◆ Problem to work on:
Give back only the lines in the records below from the one with "addPiece('left_panel', panelGeometry('left'), LEATHER);" to the one with "from mathutils import Matrix, Vector", both inclusive, word for word.
— start Listed entries —
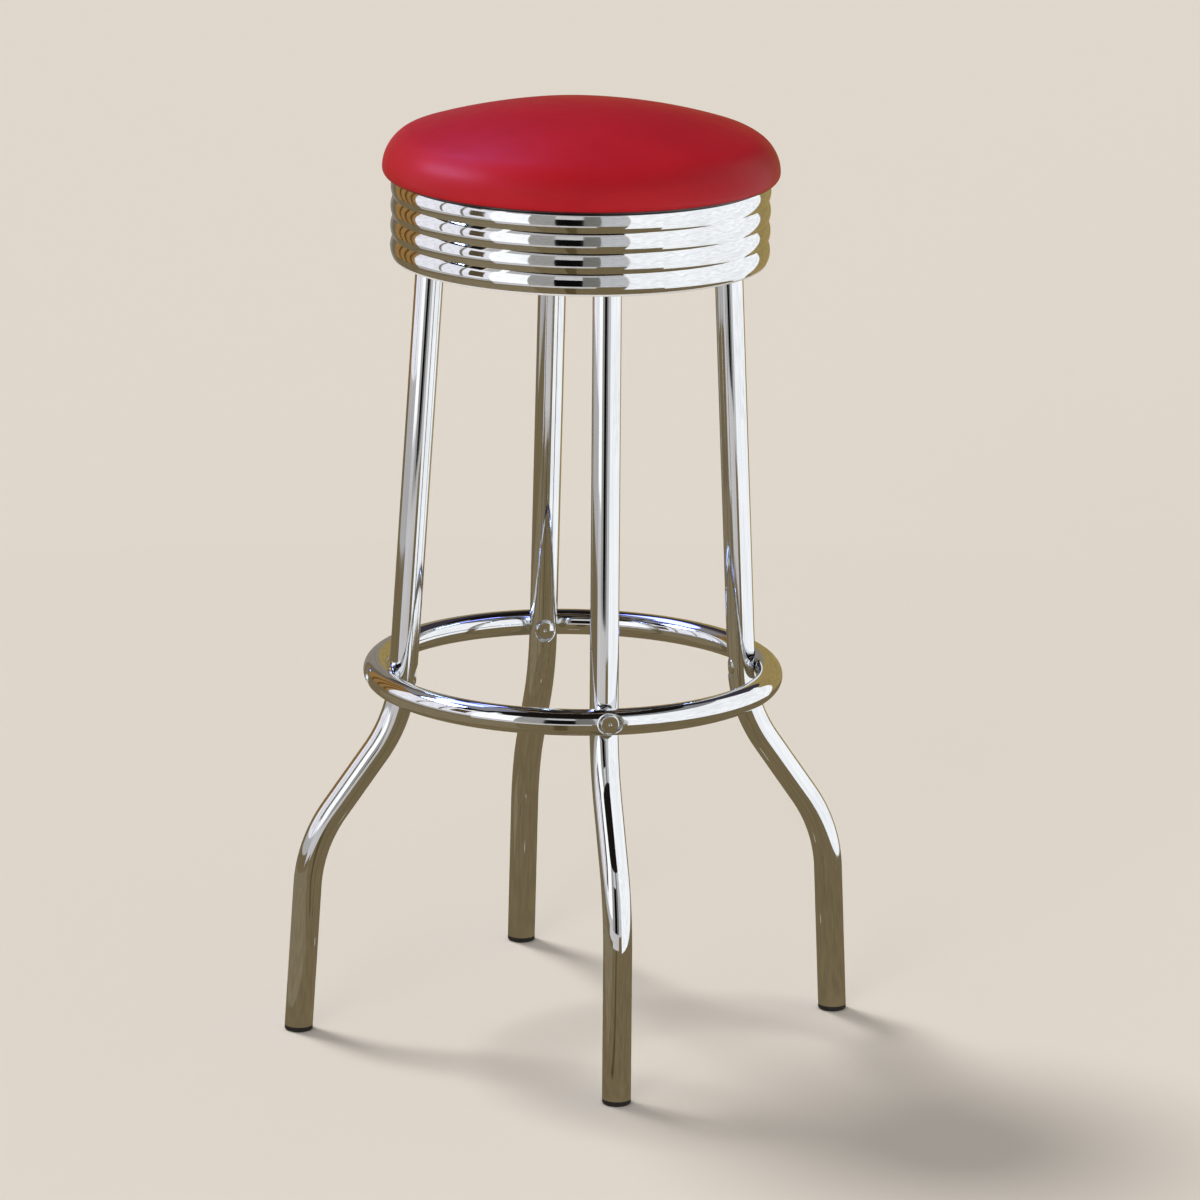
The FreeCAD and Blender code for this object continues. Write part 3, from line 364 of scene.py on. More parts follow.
def meshPiece(name, points, faces, material):
    mesh = bpy.data.meshes.new(name)
    mesh.from_pydata([tuple(p) for p in points], [], faces)
    mesh.materials.append(material)
    return linked(name, mesh)


def places(mesh):
    points = np.empty(len(mesh.vertices) * 3)
    mesh.vertices.foreach_get("co", points)
    return points.reshape(-1, 3)


def setPlaces(mesh, points):
    mesh.vertices.foreach_set("co", points.ravel())
    mesh.update()


def finishedMesh(piece):
    # the plain mesh that the piece's modifiers make
    graph = bpy.context.evaluated_depsgraph_get()
    return bpy.data.meshes.new_from_object(piece.evaluated_get(graph))


def applyModifiers(piece):
    mesh = finishedMesh(piece)
    piece.modifiers.clear()
    piece.data = mesh
    return piece


def giveWall(piece, thickness):
    wall = piece.modifiers.new("wall", "SOLIDIFY")
    wall.thickness = thickness * mm
    wall.offset = -1
    wall.use_even_offset = True
    return applyModifiers(piece)


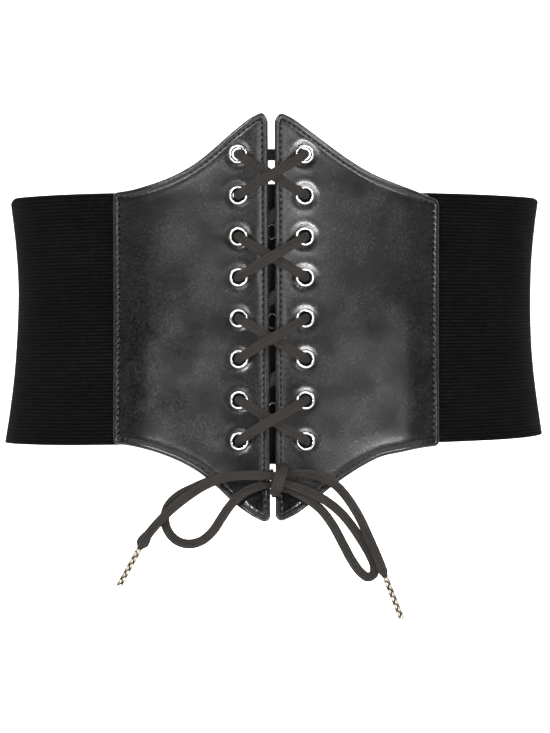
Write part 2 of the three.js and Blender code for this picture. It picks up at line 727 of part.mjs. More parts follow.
// A free cord of the bow: squeezed in the knot, swollen before a metal tip and drawn in at its end.
const bowGeometry = (name) => {
  const { steps, root, swell, tip } = BOW_SHAPES[name];
  const curve = bowCurve(name);
  const length = curve.getLength();
  const radiusAt = (share) => {
    const fromRoot = share * length;
    const fromTip = length - fromRoot;
    const near = mix(root, 1, THREE.MathUtils.smoothstep(fromRoot, CORD_DIAMETER, 2 * CORD_DIAMETER));
    const end = mix(tip, swell, THREE.MathUtils.smoothstep(fromTip, 0, CORD_DIAMETER / 2));
    const body = mix(end, near, THREE.MathUtils.smoothstep(fromTip, CORD_DIAMETER, 2 * CORD_DIAMETER));
    return (CORD_DIAMETER / 2) * body;
  };
  const last = CORD_DIAMETER / 2 / length;
  const shares = [...evenShares(steps), 1 - last, 1 - 2 * last].sort((a, b) => a - b);
  const stations = shares.map((share) => ({ point: curve.getPointAt(share), radius: radiusAt(share) }));
  return ropeGeometry(stations, CORD_SIDES);
};

// The turn of cord over the middle of the bow, its two ends tucked down to the panels.
const knotGeometry = () => {
  const stations = evenShares(KNOT_STEPS).map((share) => {
    const turn = mix(-KNOT_TUCK, Math.PI + KNOT_TUCK, share);
    const down = KNOT_HALF_HEIGHT * Math.cos(turn);
    const at = {
      x: KNOT_MIDDLE.x + KNOT_LEAN * down,
      z: KNOT_MIDDLE.z + down,
      rise: KNOT_MIDDLE.rise + KNOT_RISE * Math.sin(turn),
    };
    return {
      point: routePoint(at),
      radius: KNOT_WIDTH / 2,
      press: SIDE_AXIS,
      flat: 1,
      wide: KNOT_THICKNESS / KNOT_WIDTH,
    };
  });
  return ropeGeometry(stations, CORD_SIDES);
};

const agletGeometry = () => {
  const radius = AGLET_DIAMETER / 2;
  const neck = radius - AGLET_RIM;
  const profile = [
    [0, 0],
    [radius, 0],
    [radius, 2 * AGLET_RIM],
    [neck, 4 * AGLET_RIM],
    [neck, AGLET_LENGTH - 4 * AGLET_RIM],
    [radius, AGLET_LENGTH - 2 * AGLET_RIM],
    [radius, AGLET_LENGTH],
    [0, AGLET_LENGTH],
  ];
  return new THREE.LatheGeometry(profile.map((pair) => new THREE.Vector2(...pair)), CORD_SIDES);
};

// A metal tip that carries on from the end of its cord.
const addAglet = (side) => {
  const aglet = addPiece(`aglet_${side}`, agletGeometry(), OLD_BRASS);
  const curve = bowCurve(`bow_end_${side}`);
  const direction = curve.getTangentAt(1);
  aglet.position.copy(curve.getPointAt(1)).addScaledVector(direction, CLEARANCE);
  aglet.quaternion.setFromUnitVectors(UP_AXIS, direction);
};

addPiece('left_panel', panelGeometry('left'), LEATHER);
addPiece('right_panel', panelGeometry('right'), LEATHER);
addPiece('elastic_band', elasticGeometry(), ELASTIC);
addPiece('backing_strip', backingGeometry(), ELASTIC);
addPiece('hook_top', hookGeometry(HOOK_MIDDLE_LEVEL + HOOK_PITCH), STEEL);
addPiece('hook_middle', hookGeometry(HOOK_MIDDLE_LEVEL), STEEL);
addPiece('hook_bottom', hookGeometry(HOOK_MIDDLE_LEVEL - HOOK_PITCH), STEEL);
addEyelets('left');
addEyelets('right');
addPiece('lacing', lacingGeometry(), CORD);
addPiece('bow_knot', knotGeometry(), CORD);
Object.keys(BOW_ROUTES).forEach((name) => addPiece(name, bowGeometry(name), CORD));
addAglet('left');
addAglet('right');

export default belt;
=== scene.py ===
"""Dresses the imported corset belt: two laced leather panels, a ribbed elastic band and a bow.

Sizes and tables are in millimetres, as in the part's source, and meshes are made in metres.
"""

import logging
import math
from dataclasses import dataclass
from enum import Enum
from typing import Iterable, Optional, Sequence, Union

import bpy
import numpy as np
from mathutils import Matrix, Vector


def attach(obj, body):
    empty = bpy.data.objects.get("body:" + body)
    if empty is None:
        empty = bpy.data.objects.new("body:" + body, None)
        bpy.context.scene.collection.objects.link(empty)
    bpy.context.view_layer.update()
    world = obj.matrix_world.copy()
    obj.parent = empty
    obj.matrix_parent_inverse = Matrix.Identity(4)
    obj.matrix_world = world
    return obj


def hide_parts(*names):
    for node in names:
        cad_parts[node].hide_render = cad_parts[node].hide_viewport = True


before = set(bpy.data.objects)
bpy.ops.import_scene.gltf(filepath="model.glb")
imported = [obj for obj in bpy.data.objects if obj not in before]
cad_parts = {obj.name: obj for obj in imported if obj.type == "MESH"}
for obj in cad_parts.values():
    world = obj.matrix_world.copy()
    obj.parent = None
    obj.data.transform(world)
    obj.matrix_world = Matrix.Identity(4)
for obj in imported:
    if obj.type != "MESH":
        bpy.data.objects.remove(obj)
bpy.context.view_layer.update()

MM = 0.001
log = logging.getLogger("belt")

Socket = bpy.types.NodeSocket
Value = Union[Socket, float, tuple, str]


class Side(Enum):
    """A side of the belt as the viewer sees it."""

    LEFT = "left"
    RIGHT = "right"

    @property
    def sign(self) -> int:
        """Returns -1 on the left and 1 on the right."""
        return -1 if self is Side.LEFT else 1

    @property
    def other(self) -> "Side":
        """Returns the side across the gap."""
        return Side.RIGHT if self is Side.LEFT else Side.LEFT


class Slot(Enum):
    """The record's material slots."""

    LEATHER = "leather"
    ELASTIC = "elastic"
    CORD = "cord"
    NICKEL = "nickel"
    STEEL = "steel"
    OLD_BRASS = "old_brass"


# Nodes and materials


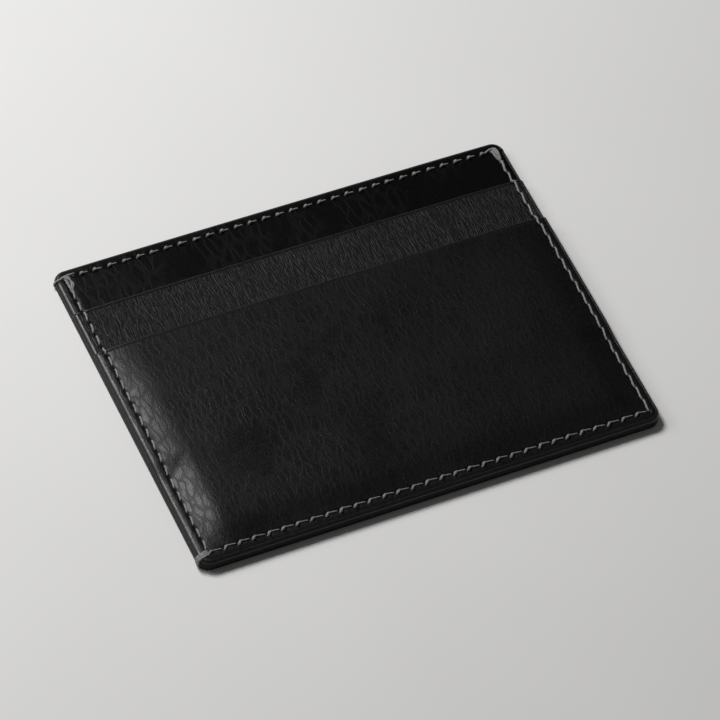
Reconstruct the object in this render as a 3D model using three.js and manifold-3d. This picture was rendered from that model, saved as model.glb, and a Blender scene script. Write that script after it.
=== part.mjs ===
// Leather card holder: two card pockets on the front of a lined body with an open-topped centre
// compartment, sewn together round its sides and bottom.
// Millimetres. X runs along the long edge, Y from the bottom seam to the open top edge, and Z up
// from the back face, which lies at Z = 0. The origin is the middle of the back face.
import * as THREE from 'three';
import { mergeVertices } from 'three/addons/utils/BufferGeometryUtils.js';
import Module from 'manifold-3d';

const wasm = await Module();
wasm.setup();

// ---- Driving dimensions ------------------------------------------------------------------------
const holderWidth = 100;
const holderHeight = 76;
const cornerRadius = 2.5;

// ID-1 cards, which the pockets are cut to fit.
const cardWidth = 85.6;
const cardHeight = 53.98;
const cardSideSpare = 2.4;
const cardDepthSpare = 4;

// Leather, lining and the painted coat on the cut edges. At the corners the coat stands clear of
// the leather, because its inner radius is smaller by the ease.
const panelThickness = 0.8;
const liningThickness = 0.3;
const tPocketThickness = 0.5;
const coatThickness = 0.2;
const coatCornerEase = 0.15;

// Pocket mouths, measured down from the top edge, and the T-pocket's arms.
const tMouthDrop = 11.2;
const pocketMouthDrop = 22.2;
const tArmLength = 38.4;

// Beyond the T-pocket the front pocket slopes down to the body panel. The slopes start just clear
// of the T-pocket. Below its arms they have a set run, and elsewhere they end short of the seam.
const drapeGap = 0.3;
const drapeRun = 3;
const drapeSideGap = 0.2;
const drapeBottomGap = 1.02;

// Stitching that lies on a face.
const stitchInset = 2.2;
const stitchPitch = 3.08;
const threadWidth = 0.6;
const threadHeight = 0.36;
const threadWaist = 0.2;
const threadGap = 0.1;
const tackLength = 4.2;
const wrapThickness = 0.3;

// Stitching that lies in a groove: on the back face, and in the hidden seam of the T-pocket.
const grooveWidth = 0.9;
const grooveDepth = 0.3;
const sunkHeight = 0.26;
const sunkWaist = 0.16;
const hiddenSeamInset = 2;
const hiddenGrooveDepth = 0.25;
const hiddenHeight = 0.2;
const hiddenWaist = 0.12;

// How far a cutting solid runs past what it cuts.
const cutterReach = 1;
const arcSegments = 6;

// ---- Levels and places that follow -------------------------------------------------------------
const backTop = panelThickness;
const backLiningTop = backTop + liningThickness;
const bodyLiningTop = backLiningTop + liningThickness;
const bodyTop = bodyLiningTop + panelThickness;
const tPocketTop = bodyTop + tPocketThickness;
const pocketTop = tPocketTop + panelThickness;
const pocketMarginTop = bodyTop + panelThickness;

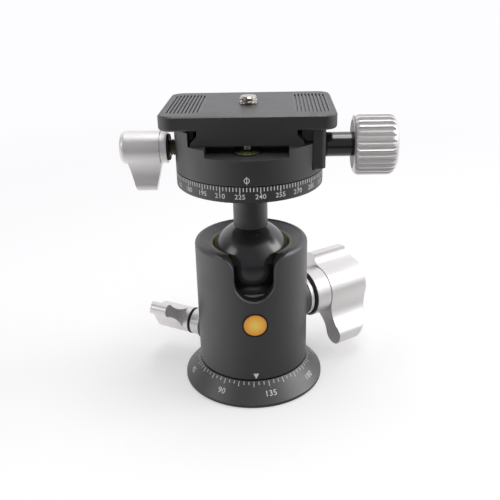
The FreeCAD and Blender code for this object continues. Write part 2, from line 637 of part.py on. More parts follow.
def make_badge():
    rim = "badge_rad - bezel_wall - set_gap"
    dome = "((%s)^2 + badge_crown^2) / (2 * badge_crown)" % rim
    bezel = turned("badge_bezel", ring_points(
        "badge_rad - bezel_wall", "badge_rad", "badge_seat", "house_rad + bezel_proud"))
    disc = turned("badge_disc", [
        ("0", "badge_seat"), (rim, "badge_seat"),
        (rim, "house_rad - badge_sink"), ("0", "house_rad - badge_sink + badge_crown", dome, 1)])
    for body in (bezel, disc):
        point_out(body, "pan_rest - 90", "badge_z")


def make_upper_ring():
    seat = "ball_rad + ball_gap"
    chamfer = "liner_top - liner_chamfer"
    body = turned("upper_ball_ring", [
        (sphere_edge(seat, "liner_low"), "liner_low", seat, -1), ("liner_rad", "liner_low"),
        ("liner_rad", "liner_top"), ("liner_rad - liner_flat", "liner_top"),
        (sphere_edge(seat, chamfer), chamfer)])
    notch = new_sketch(body, "ring_gap", "XZ_Plane")
    box_outline(notch, "-notch_half", "notch_half", "liner_low - 1", "liner_top + 1")
    swept(body, "Pocket", notch, "house_rad", reverse=True)
    stand(body, turn="pan_rest")


# ---------------------------------------------------------------- ball and its clamp

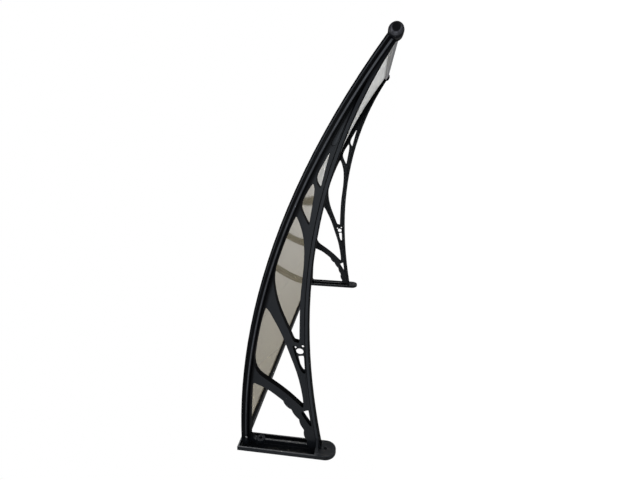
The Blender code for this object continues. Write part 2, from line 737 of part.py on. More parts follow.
— end Listed entries —
◆ Answer to this exercise:
addPiece('left_panel', panelGeometry('left'), LEATHER);
addPiece('right_panel', panelGeometry('right'), LEATHER);
addPiece('elastic_band', elasticGeometry(), ELASTIC);
addPiece('backing_strip', backingGeometry(), ELASTIC);
addPiece('hook_top', hookGeometry(HOOK_MIDDLE_LEVEL + HOOK_PITCH), STEEL);
addPiece('hook_middle', hookGeometry(HOOK_MIDDLE_LEVEL), STEEL);
addPiece('hook_bottom', hookGeometry(HOOK_MIDDLE_LEVEL - HOOK_PITCH), STEEL);
addEyelets('left');
addEyelets('right');
addPiece('lacing', lacingGeometry(), CORD);
addPiece('bow_knot', knotGeometry(), CORD);
Object.keys(BOW_ROUTES).forEach((name) => addPiece(name, bowGeometry(name), CORD));
addAglet('left');
addAglet('right');

export default belt;
=== scene.py ===
"""Dresses the imported corset belt: two laced leather panels, a ribbed elastic band and a bow.

Sizes and tables are in millimetres, as in the part's source, and meshes are made in metres.
"""

import logging
import math
from dataclasses import dataclass
from enum import Enum
from typing import Iterable, Optional, Sequence, Union

import bpy
import numpy as np
from mathutils import Matrix, Vector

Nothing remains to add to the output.